After graduating, he traveled to Chiapas, Mexico, where he attached himself to Christian Peacemaker Teams, an organization that trains volunteers for nonviolent activism in hotspots across the world.
It was there he fell in love with the agrarian lives of the migrant coffee farmers and decided he wanted to spend his life farming and feeding.
“The Christianity I grew up with was about a personal relationship with Jesus,” he said. “Our care for the Earth never seemed to enter the conversation.”
Bahnson apprenticed on several farms and eventually found his calling at Anathoth, which was birthed out of an effort to heal the community’s wounds after the murder of a beloved owner of a bait and tackle shop.

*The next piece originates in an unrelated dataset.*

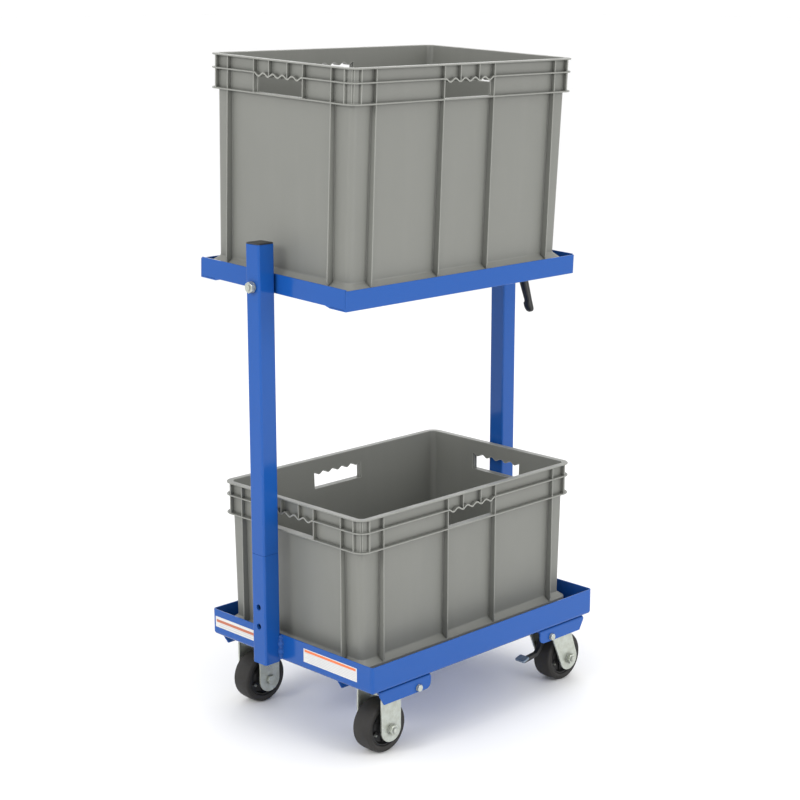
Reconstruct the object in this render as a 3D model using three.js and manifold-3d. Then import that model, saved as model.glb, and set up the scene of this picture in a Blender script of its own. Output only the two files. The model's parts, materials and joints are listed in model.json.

From the start, the garden attracted more attention from the outside than from the church itself. Slowly, a steady stream of workers came to till, plant, weed, irrigate and harvest. Bahnson started weekly potlucks and installed an outdoor wood-fired oven. Then he and other gardeners started holding Communion services out among garden beds.
The site also became a mecca of sorts for other congregations and community leaders; each month, five to 10 people showed up to tour the garden and take notes. Soon a yearly conference at Anthoth drew 150 church leaders.
“It was clear God’s hand was in it from the beginning,” said Bahnson. “It was far bigger than any one of us.”
The garden was also able to live up to its calling as a force for peace. Bahnson and others regularly packed boxes of broccoli and kale and took them to people in need. He taught a group of disabled people in a local group home how to plant seedlings and arranged for them to work in the garden on a weekly basis. The garden also attracted a good share of the town’s newest neighbors, Hispanic immigrants.
Now, he believes, he has found a new calling, teaching faith leaders about the intersection of faith and food. And he’s doing it through stories.
“We need to see viable alternatives lived out before we change our behavior,” he said. “Stories enlarge our imagination. They open us up to the world.”